Selain hal tersebut beberapa permasalahan pariwisata di Bali ini menjadi topik hangat dalam rapat.
1. Angka Golden Visa terlalu murah untuk Bali. Bali minta dibedakan dengan daerah lainnya
Tjokorda Oka Artha Ardhana Sukawati alias Cok Ace mengatakan, bahwa permasalahan lain adalah Golden Visa dengan jaminan yang relatif sama di seluruh Indonesia berdasarkan undang-undang. Yakni Rp5,6 miliar pada tahun pertama, dan investasi Rp10 miliar. Angka investasi tersebut terlalu murah untuk Bali. Akibatnya, banyak pihak yang berbondong-bondong berinvestasi di Bali.
"Tentu kita tidak bisa bandingkan Provinsi Bali dengan provinsi lain. Di mana tempat infrastruktur, airport yang bukan 24 jam. Kemudian dengan internet kita yang hampir meng-cover seluruh Bali. Tentu harga tersebut kami anggap terlalu murah untuk Bali," terangnya.

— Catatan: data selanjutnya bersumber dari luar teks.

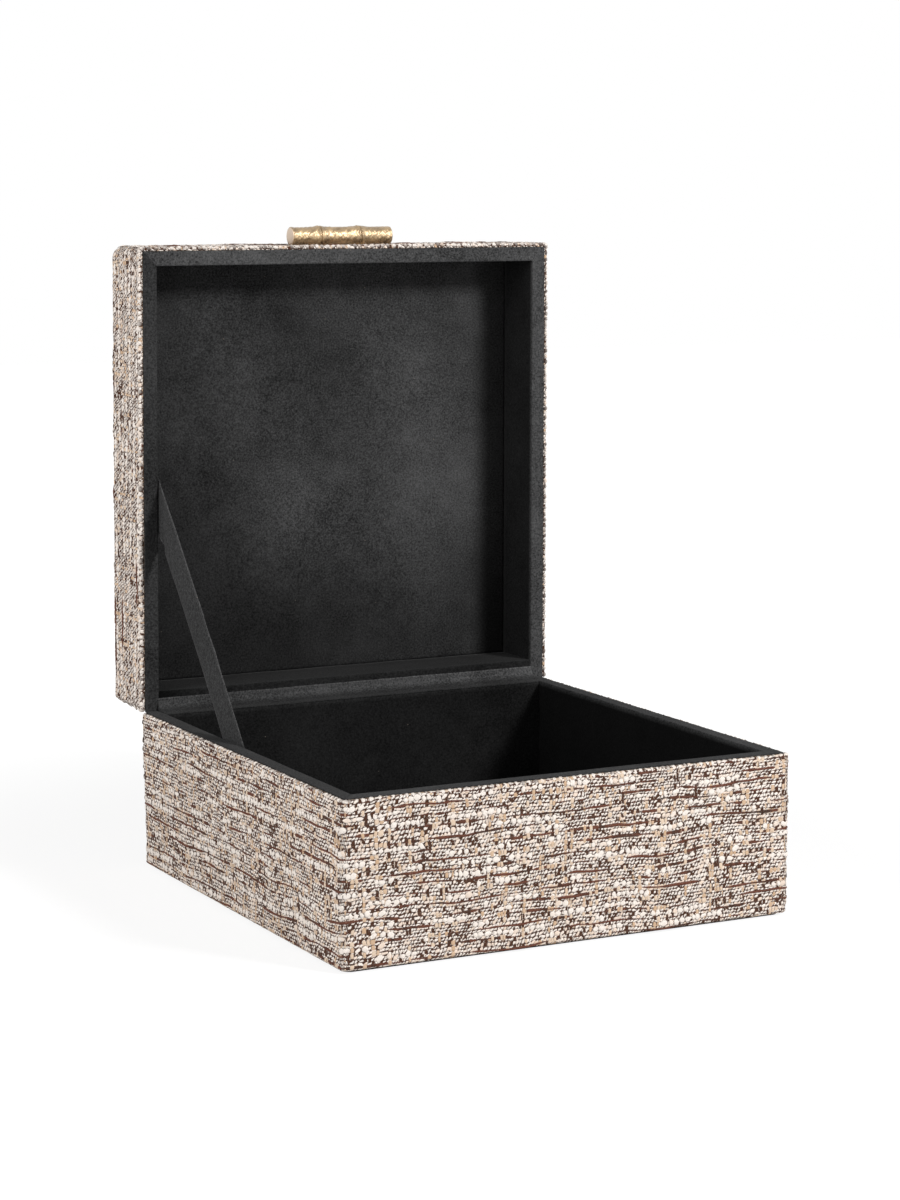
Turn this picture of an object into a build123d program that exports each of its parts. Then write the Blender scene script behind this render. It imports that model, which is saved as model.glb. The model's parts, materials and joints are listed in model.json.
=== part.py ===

Dengan investasi Rp10 miliar tersebut, Cok Ace mempertanyakan apa yang bisa dibangun di Bali? Angka tersebut disebutnya hanya jadi 3 unit vila. Sementara itu, besaran nilai tersebut dapat dipenuhi oleh investor lokal sendiri. Sehingga PHRI Bali berharap agar ada perbedaan nilai investasi untuk wilayah Bali.